WHAT IS BEING ASKED →
Quote exactly the lines spanning from the top of the data below to the line that contains "on a surface.", including both.

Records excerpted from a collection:
══════════

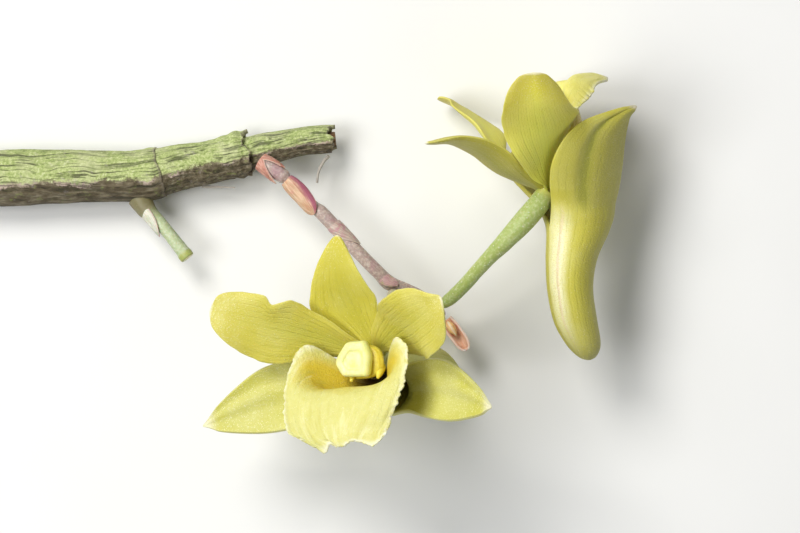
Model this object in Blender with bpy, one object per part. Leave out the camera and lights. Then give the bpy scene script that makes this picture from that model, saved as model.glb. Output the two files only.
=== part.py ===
"""Dendrobium cerinum: a cut piece of old cane with a stalk of two yellow flowers, lying on a surface.

Lengths are in millimetres and become metres when a mesh is made. X runs along the cane towards the
flowers, Y across it, Z up from the surface. Paths are measured from under the cane's first node, and
the finished piece has its origin where the lower sheath rests.
A flower's own directions are right, dorsal and forward, from its junction with the ovary.
"""

import math

import bmesh
import bpy
import numpy as np

MM = 0.001
REST = (-24.0, -0.7, 0.0)
BLADE = 0.7
THIN_BRACT = 0.5

CANE_PATH = [
    (-36.0, -0.9, 3.8),
    (-21.2, -0.6, 3.8),
    (-10.0, -0.4, 3.8),
    (0.0, -0.1, 3.85),
    (4.2, 0.9, 3.9),
    (8.5, 1.6, 4.0),
    (12.7, 2.7, 4.1),
    (16.9, 3.6, 4.2),
    (21.2, 4.5, 4.3),
    (26.2, 5.0, 4.4),
]
CANE_RADIUS = [(-36.0, 2.8), (-5.0, 2.6), (0.0, 2.3), (4.0, 2.05), (10.5, 2.0), (12.6, 1.1), (26.2, 0.95)]
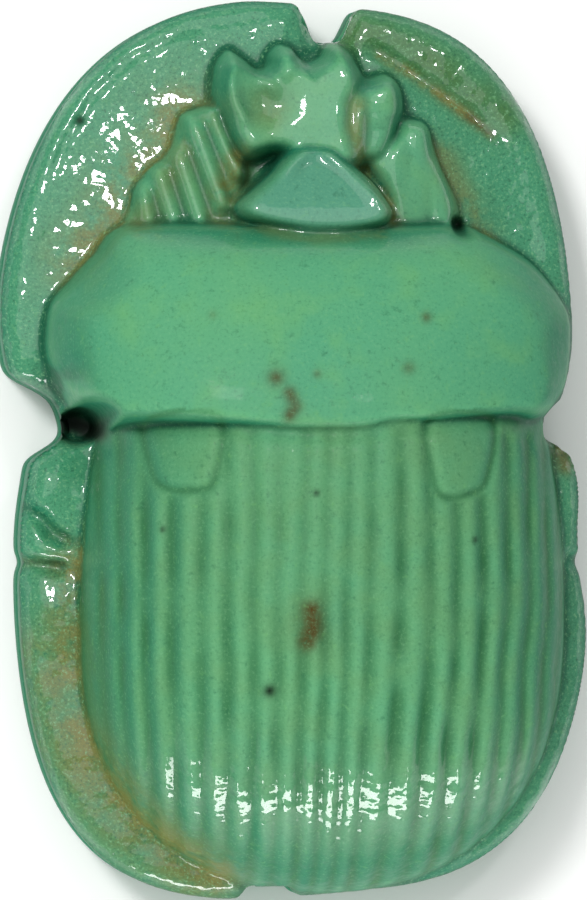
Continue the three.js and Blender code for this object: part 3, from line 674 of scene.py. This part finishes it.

══════════

EXPECTED OUTPUT →
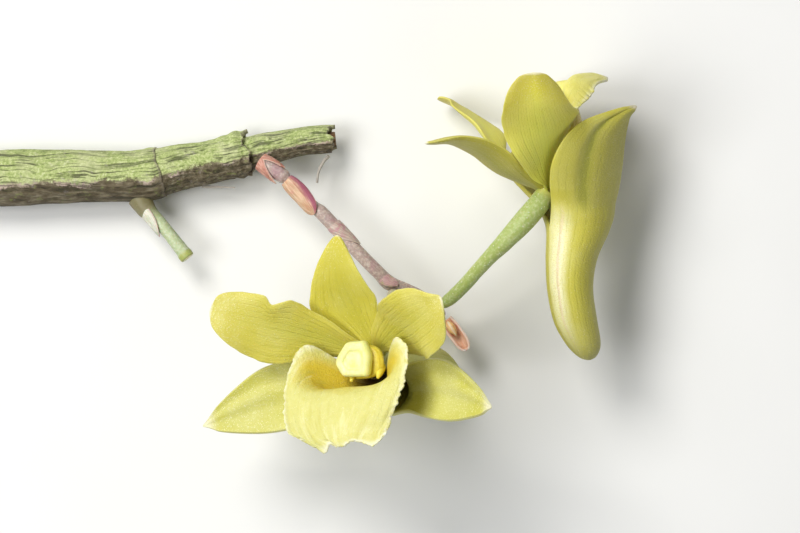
Model this object in Blender with bpy, one object per part. Leave out the camera and lights. Then give the bpy scene script that makes this picture from that model, saved as model.glb. Output the two files only.
=== part.py ===
"""Dendrobium cerinum: a cut piece of old cane with a stalk of two yellow flowers, lying on a surface.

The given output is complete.